■ TASK DESCRIPTION
Copy out the line that contains "Write part 3", the line that contains "return target", and every line between them, exactly, and nothing else.

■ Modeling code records

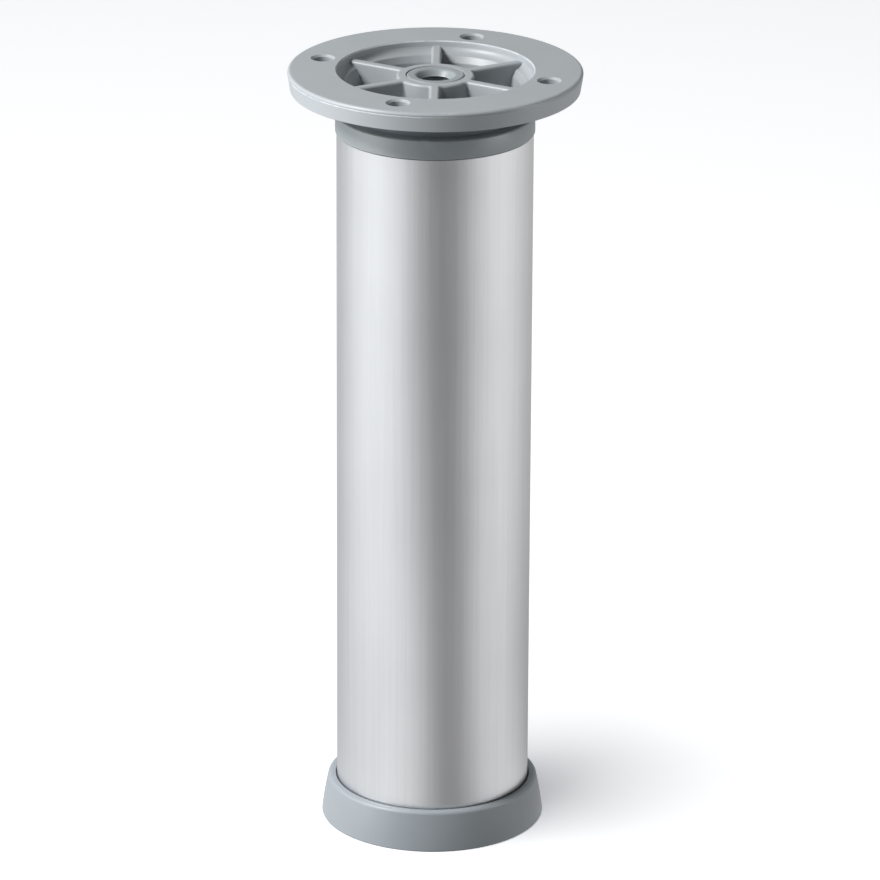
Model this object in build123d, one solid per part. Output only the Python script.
from build123d import *
import os

# Adjustable round furniture leg. Units are millimetres, +Z points up, and the origin is on the
# floor, at the centre of the foot's base. The foot is screwed out a little, as it stands in use.

# Heights, stacked from the floor up
foot_floor = 3.0
foot_unscrewed = 2.9
tube_length = 181.0
collar_height = 5.0
plate_height = 11.0

# Tube
tube_diameter = 50.0
tube_wall = 1.2
tube_end_chamfer = 0.25

# Mounting plate: flange
plate_diameter = 75.0
flange_thickness = 5.1
flange_draft = 0.8
flange_top_round = 0.8
flange_lower_round = 0.25

# Mounting plate: stepped recess in the top and the neck round it
recess_diameter = 49.8
recess_rim_depth = 1.5
recess_rim_draft = 0.2
recess_lip_round = 0.35
cove_sag = 0.25
step_diameter = 46.2
step_width = 0.45
step_depth = 2.95
step_slope = 0.15
step_round = 0.5
well_diameter = 43.2
well_depth = 4.8
well_draft = 0.6
well_round = 0.8
well_floor = 2.1
neck_lower_diameter = 45.4
neck_upper_diameter = 48.6
neck_root_round = 0.8

# Mounting plate: hub and ribs in the recess
hub_diameter = 19.8
rib_count = 6
rib_first_angle = 29.2
rib_thickness = 2.5
rib_drop = 1.4
rib_corner_round = 0.7
rib_top_round = 0.65

# Mounting plate: screw holes
screw_count = 4
screw_circle = 60.0
screw_first_angle = 72.0
screw_hole_diameter = 5.2
screw_mouth_round = 0.5

# Mounting plate: cored underside of the flange
core_depth = 2.5
core_rim_wall = 2.4
core_neck_wall = 2.0
core_rib_count = 12
core_rib_thickness = 1.8
screw_boss_diameter = 10.4

# Moulded plugs pressed into both ends of the tube
skirt_length = 18.0
skirt_wall = 2.0
skirt_clearance = 0.3
skirt_lead = 1.0
crush_rib_count = 12
crush_rib_width = 1.4
crush_rib_start = 1.5
deck_thickness = 3.0
web_count = 6
web_thickness = 1.8
web_drop = 3.0

# Top plug: collar and hollow spigot
collar_overhang = 0.35
collar_top_round = 0.5
collar_lower_round = 0.2
spigot_diameter = 15.0
spigot_clearance = 0.1
spigot_edge_chamfer = 0.5
spigot_mouth_diameter = 10.0
spigot_mouth_depth = 2.4
spigot_hole_diameter = 6.4
spigot_hole_depth = 16.0
plug_boss_diameter = 12.0
plug_boss_height = 9.0

# Adjusting screw, of nominal size M10, with its nut
thread_diameter = 10.0
thread_clearance = 0.05
screw_length = 33.0
screw_end_chamfer = 1.0
screw_flange_diameter = 15.0
screw_flange_thickness = 2.0
pivot_diameter = 8.0
pivot_clearance = 0.05
pivot_play = 0.05
rivet_diameter = 12.0
rivet_thickness = 1.0
rivet_clearance = 0.3
nut_across_flats = 16.0
nut_height = 8.4
nut_chamfer = 0.7
nut_pocket_clearance = 0.05
nut_pocket_mouth = 2.5
nut_boss_diameter = 24.0
nut_roof = 3.2
shank_hole_clearance = 0.4

# Foot: flared cup round the lower end of the tube
foot_height = 10.5
foot_rim_wall = 1.9
foot_flare = 1.8
foot_bulge = 0.15
foot_rim_round = 1.1
foot_lip_round = 0.3
foot_base_round = 0.3
foot_clearance = 0.25
base_land_width = 5.3
base_recess_depth = 0.6

# Radii and levels that follow from the sizes above
tube_radius = tube_diameter / 2
bore_radius = tube_radius - tube_wall
plate_radius = plate_diameter / 2
skirt_radius = bore_radius - skirt_clearance
thread_radius = thread_diameter / 2
tube_bottom_z = foot_floor + foot_unscrewed
tube_top_z = tube_bottom_z + tube_length
collar_top_z = tube_top_z + collar_height
plate_top_z = collar_top_z + plate_height
flange_lower_z = plate_top_z - flange_thickness
well_floor_z = collar_top_z + well_floor
step_z = plate_top_z - step_depth
rib_top_z = plate_top_z - rib_drop
overlap = 1.0

ON_BASE = (Align.CENTER, Align.CENTER, Align.MIN)
FROM_AXIS = (Align.MIN, Align.CENTER, Align.MIN)


def turned(points, rounds):
    """A solid of revolution about Z from (radius, height) points, with some corners rounded."""
    outline = make_face(Polyline(*points, close=True))
    for (radius, height), size in rounds:
        corner = outline.vertices().sort_by_distance(Vector(radius, height))[0]
        outline = fillet(corner, size)
    return revolve(Plane.XZ * outline, Axis.Z)


def at_angles(count, first_angle, shape):
    """Copies of a shape, spaced evenly round the Z axis, as one part."""
    copies = Part()
    for spot in PolarLocations(0, count, start_angle=first_angle):
        copies += spot * shape
    return copies


def plate_envelope():
    """The plate's outer form, with no recess: flange above and tapered neck below."""
    flange_lower_radius = plate_radius - flange_draft
    neck_upper = (neck_upper_diameter / 2, flange_lower_z)
    flange_lower = (flange_lower_radius, flange_lower_z)
    flange_upper = (plate_radius, plate_top_z)
    points = [
        (0, collar_top_z),
        (neck_lower_diameter / 2, collar_top_z),
        neck_upper,
        flange_lower,
        flange_upper,
        (0, plate_top_z),
    ]
    rounds = [
        (neck_upper, neck_root_round),
        (flange_lower, flange_lower_round),
        (flange_upper, flange_top_round),
    ]
    return turned(points, rounds)


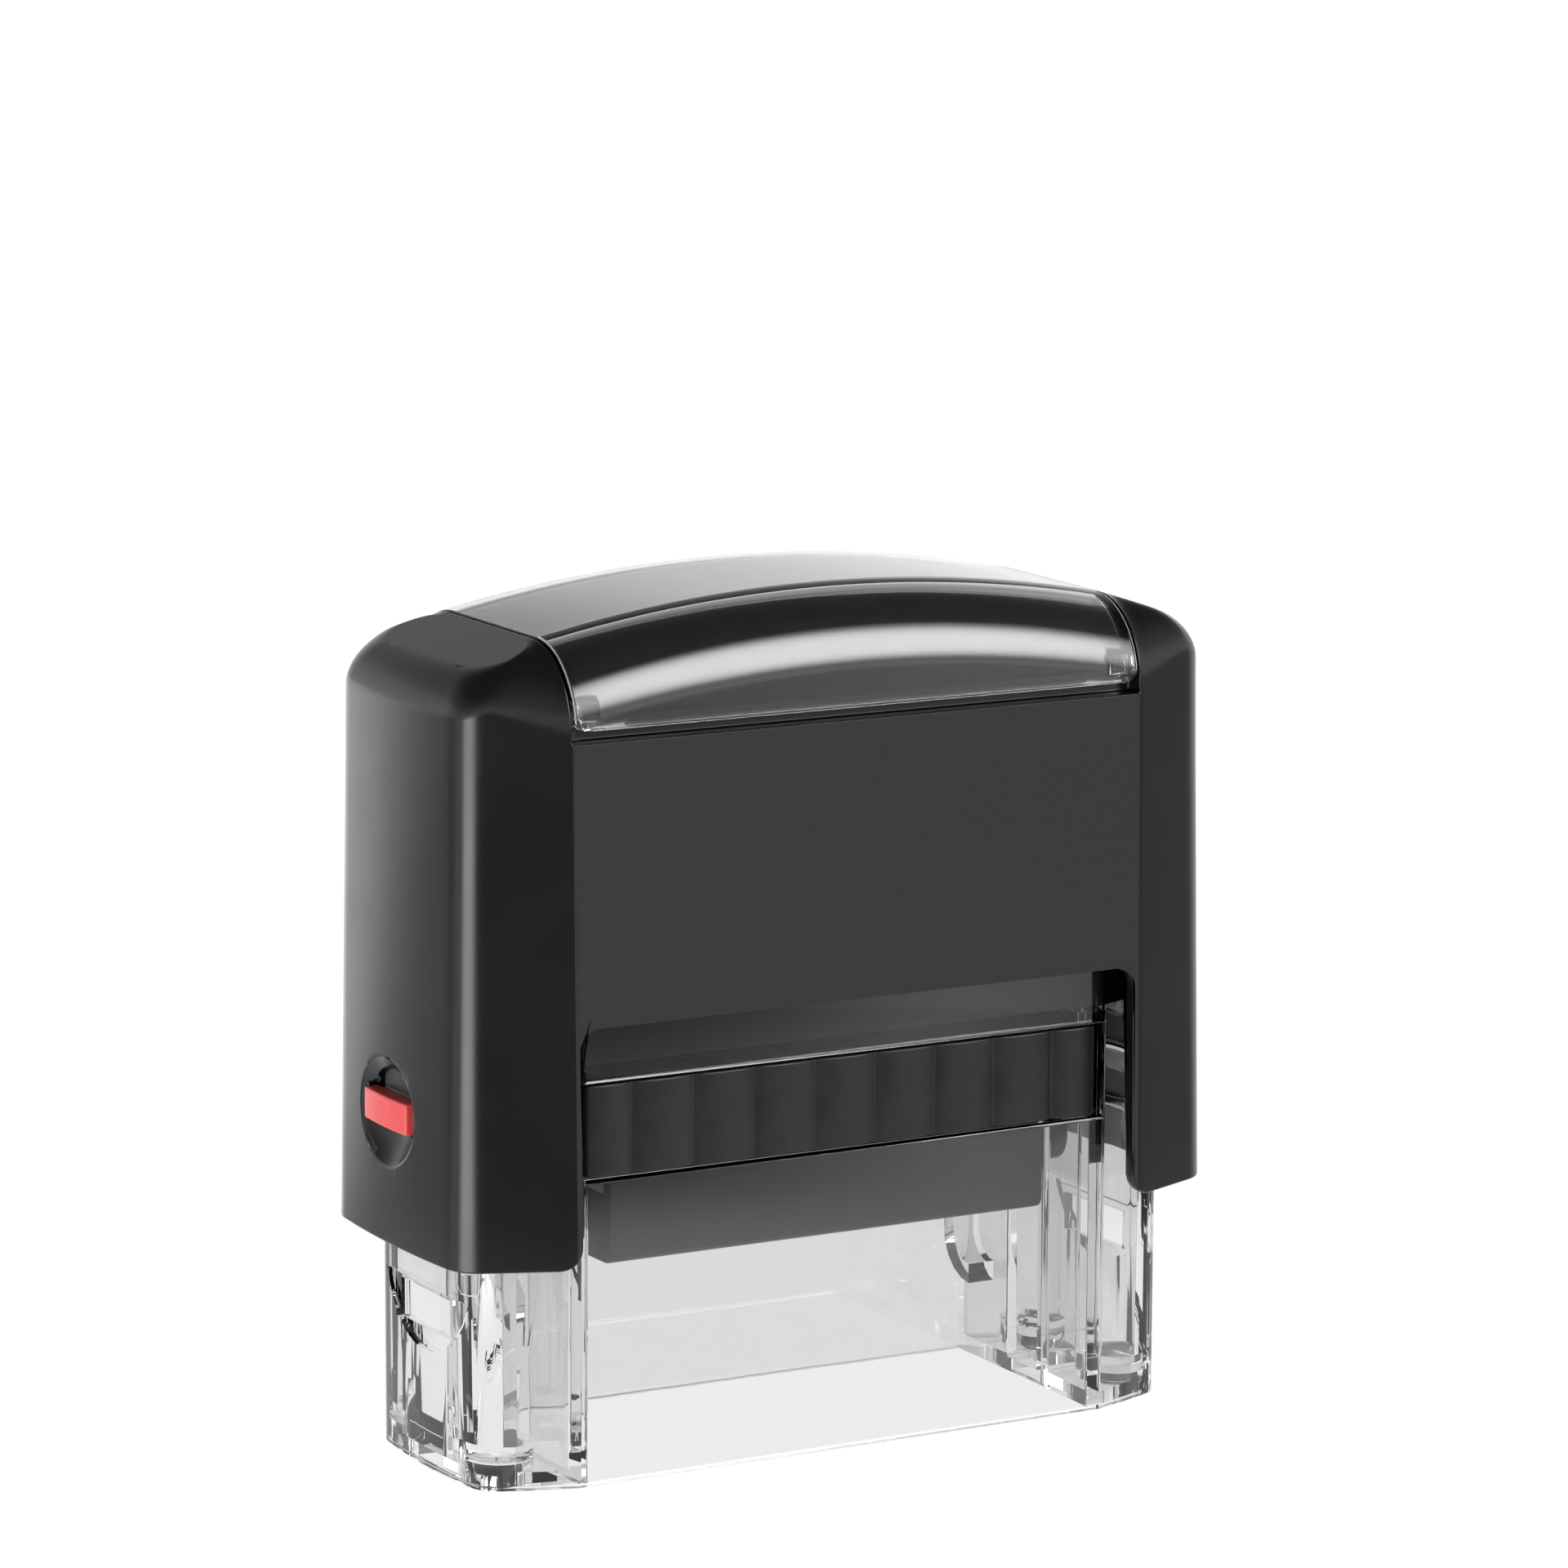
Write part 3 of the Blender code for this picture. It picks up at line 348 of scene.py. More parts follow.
def combine(target, operation, others):
    """Joins, cuts or keeps by a Boolean at once, and removes the other objects."""
    for other in others:
        modifier = target.modifiers.new(operation, "BOOLEAN")
        modifier.operation = operation
        modifier.solver = "EXACT"
        modifier.object = other
    apply_modifiers(target)
    for other in others:
        bpy.data.objects.remove(other, do_unlink=True)
    return target


def cut(target, *others):
    return combine(target, "DIFFERENCE", others)


def join(target, *others):
    return combine(target, "UNION", others)


def keep(target, *others):
    return combine(target, "INTERSECT", others)


def apply_modifiers(obj):
    bpy.context.view_layer.update()
    graph = bpy.context.evaluated_depsgraph_get()
    mesh = bpy.data.meshes.new_from_object(obj.evaluated_get(graph))
    obj.modifiers.clear()
    obj.data = mesh


def soften(obj, width, segments=2, angle=32.0):
    """Rounds an object's sharp edges and shades it smooth, keeping its flat faces flat."""
    bevel = obj.modifiers.new("softened edges", "BEVEL")
    bevel.width = width
    bevel.segments = segments
    bevel.limit_method = "ANGLE"
    bevel.angle_limit = math.radians(angle)
    bevel.use_clamp_overlap = False
    bevel.miter_outer = "MITER_ARC"
    obj.data.shade_smooth()
    flatten_faces(obj)
    return obj


def flatten_faces(obj):
    """Lets the large faces decide the shading, so that they look flat up to their edges."""
    shading = obj.modifiers.new("flat faces", "WEIGHTED_NORMAL")
    shading.weight = 60
    shading.keep_sharp = True
    apply_modifiers(obj)


def soften_long_edges(obj, width, shortest):
    """Rounds only the sharp edges that are at least so long, and leaves the others crisp."""
    bm = bmesh.new()
    bm.from_mesh(obj.data)
    weights = bm.edges.layers.float.new("bevel_weight_edge")
    for edge in bm.edges:
        is_sharp = edge.is_manifold and edge.calc_face_angle() > math.radians(60.0)
        edge[weights] = 1.0 if is_sharp and edge.calc_length() > shortest else 0.0
    bm.to_mesh(obj.data)
    bm.free()
    bevel = obj.modifiers.new("softened edges", "BEVEL")
    bevel.width = width
    bevel.segments = 2
    bevel.limit_method = "WEIGHT"
    bevel.use_clamp_overlap = False
    apply_modifiers(obj)
    obj.data.shade_smooth()
    obj.data.set_sharp_from_angle(angle=math.radians(28.0))
    flatten_faces(obj)
    return obj


def softened_copy(node, name, width, **rounding):
    return soften(whole_copy(node, name), width, **rounding)


def whole_copy(node, name):
    """A new piece from a CAD node's solid, with its flat faces whole again."""
    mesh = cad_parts[node].data.copy()
    mesh.materials.clear()
    obj = bpy.data.objects.new(name, mesh)
    PIECES.objects.link(obj)
    bm = bmesh.new()
    bm.from_mesh(mesh)
    bmesh.ops.remove_doubles(bm, verts=bm.verts, dist=2e-6)
    bmesh.ops.dissolve_limit(bm, angle_limit=math.radians(0.5), verts=bm.verts, edges=bm.edges)
    bmesh.ops.recalc_face_normals(bm, faces=bm.faces)
    bm.to_mesh(mesh)
    bm.free()
    return obj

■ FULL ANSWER
Write part 3 of the Blender code for this picture. It picks up at line 348 of scene.py. More parts follow.
def combine(target, operation, others):
    """Joins, cuts or keeps by a Boolean at once, and removes the other objects."""
    for other in others:
        modifier = target.modifiers.new(operation, "BOOLEAN")
        modifier.operation = operation
        modifier.solver = "EXACT"
        modifier.object = other
    apply_modifiers(target)
    for other in others:
        bpy.data.objects.remove(other, do_unlink=True)
    return target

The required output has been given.